Cuzco was a beautiful city; the Spanish colonial architecture was beautiful, even though the history is actually quite sad, and the culture was really interesting. The people, the food, the music- it was all a really great experience. My camera was constantly in use, photographing random scenes around the city, capturing the unique people and buildings. It was also cool to be able to use some of the Spanish I know, outside of a classroom setting, and I came away with a little more confidence in my speaking skills.

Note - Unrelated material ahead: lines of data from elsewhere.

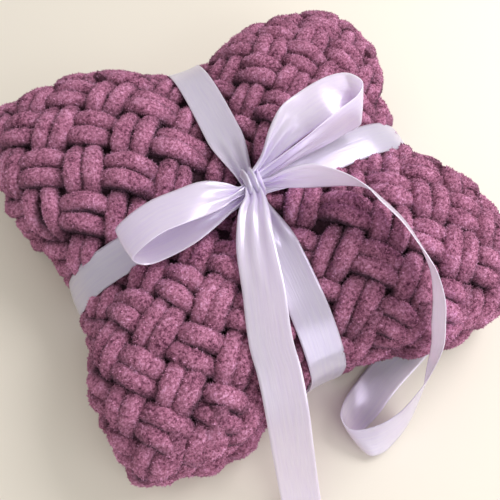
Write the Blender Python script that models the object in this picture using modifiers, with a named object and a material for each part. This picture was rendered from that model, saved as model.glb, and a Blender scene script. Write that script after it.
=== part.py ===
"""A folded basket-knit blanket in fat chenille yarn, tied both ways with a satin ribbon and a bow.

The blanket is one back-and-forth section of four layers, drawn in by the ribbon to four
pillow-like lobes. Lengths are in millimetres here and become metres when a mesh is made.
"""

import math
from collections import namedtuple

import bmesh
import bpy
from mathutils import Vector

MM = 0.001

# Folded cloth
LAYER = 20.0
LAYER_GAP = 1.5
LAYERS = 4
STACK = LAYERS * LAYER + (LAYERS - 1) * LAYER_GAP
HALF_X = 137.5
HALF_Y = 135.0
CROWN = 90.0
EDGE_DROOP = 26.0
CORNER_DROOP = 8.0
CORNER_INSET = 0.055
RIM = ((0.0, 1.0), (5.0, 0.84), (8.3, 0.46))  # each row: reach past the flat, share of thickness

# Knit: a checkerboard of stitch pairs on the diagonal, two strands to a pair
WEAVE = 39.0
STEP = WEAVE / 4
STRAND_RISE = 3.2
HOLE_DIP = 3.4
COLUMNS_WEST = 12
COLUMNS_EAST = 13
ROWS = 13
END_POINTS = 3

# Ribbon
RIBBON = 25.0
RIBBON_THICK = 1.0
FLOOR_CLEAR = 0.7
RIBBON_LEAN_X = 0.04
RIBBON_LEAN_Y = 0.045
VALLEY = 14.0
VALLEY_FLAT = 17.0
VALLEY_WIDTH = 44.0
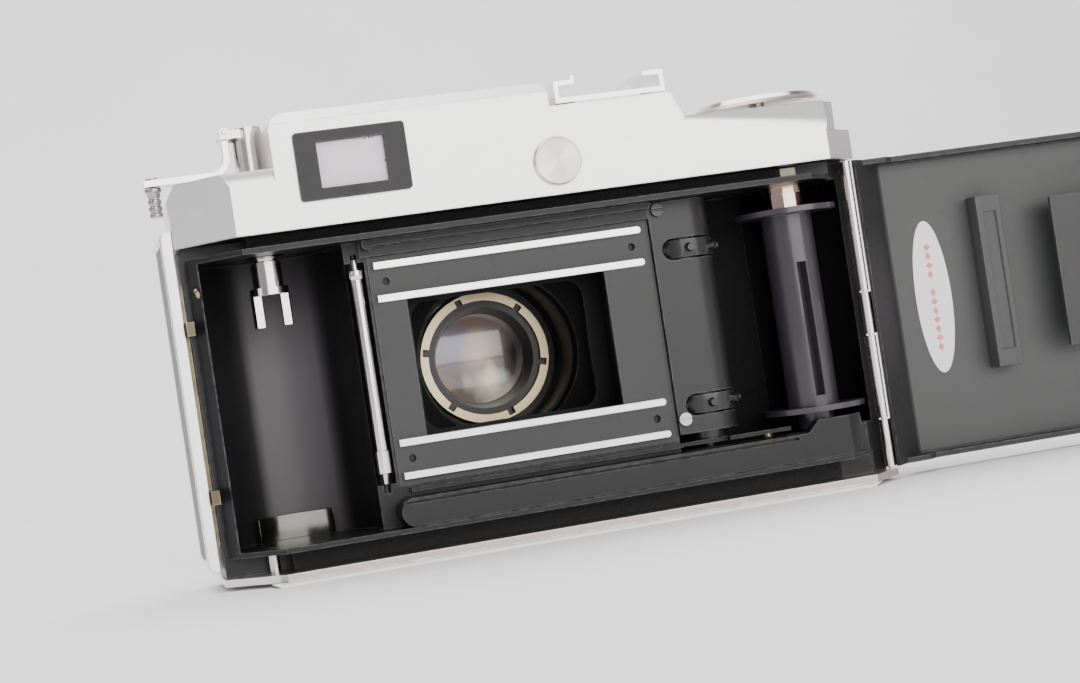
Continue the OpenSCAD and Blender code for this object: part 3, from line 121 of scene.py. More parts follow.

On the third day, the company we booked the hike with, Alpaca Expeditions, picked us up from our hotel and we drove to the starting point with the 6 others in our group. We met David, our guide, and the porters who carried the equipment. The group comprised of a family from Amsterdam and a brother and sister from Argentina. The sister, Carolina, and I bonded over being the slowpokes of the group, and we, including her brother Lucas, became friends; video chat is now our form of communication. Everyone in the group was incredible and we all hit it off well. Over the course of four days, I climbed, walked and sweat more than I ever have in my life. It was hard and tiring and utterly amazing; I can’t put into words how incredible it was. Mountains have always been sacred to me, an environment where I feel most happy in, and being in the Andes, hiking an ancient trail, impacted me in a really deep and emotional way. There is something uplifting about reaching a summit and everywhere you look, there are mountains and nothing else. Just sky and mountains and quiet. And then to be able to share the experience with a group of people who come from different places and different backgrounds. Even more so, sharing those four days with my dad were some of the best days I’ve ever had. I don’t think he knows how much it meant to me. Our relationship hasn’t always been smooth sailing, but I think the boat righted itself a little more, on that trip.
The moment when the group finally made it to Machu Picchu was a bit surreal; after four days of hiking, about 35 or so miles in total, it was crazy to actually reach the final destination. Our clothes were sweaty, fingernails dirty, legs tired, and there we were. It was incredibly rewarding and I’d say that although the site was a dream to visit, the hike was the best part. I could have hiked for a couple more days, and when we all had to say our goodbyes back in Cuzco, it was really hard. Spending four days sleeping, eating and walking together, brought us closer, from strangers to friends. And I was also sad to say goodbye to the trail; it was nice to be up there away from civilization, surrounded by the mountains and unplugged from daily life. Now, back home, I think of what that experience meant to me and something inside me fills up with an indescribable emotion. This whole summer has been amazing, from Bangkok to Bali to Peru and sadly, it was my last summer of traveling with the family since I’m in school and it’s getting expensive. But I’ve got plenty of years left to travel, and for the time being, I am grateful to have experienced all of these wonderful places and people.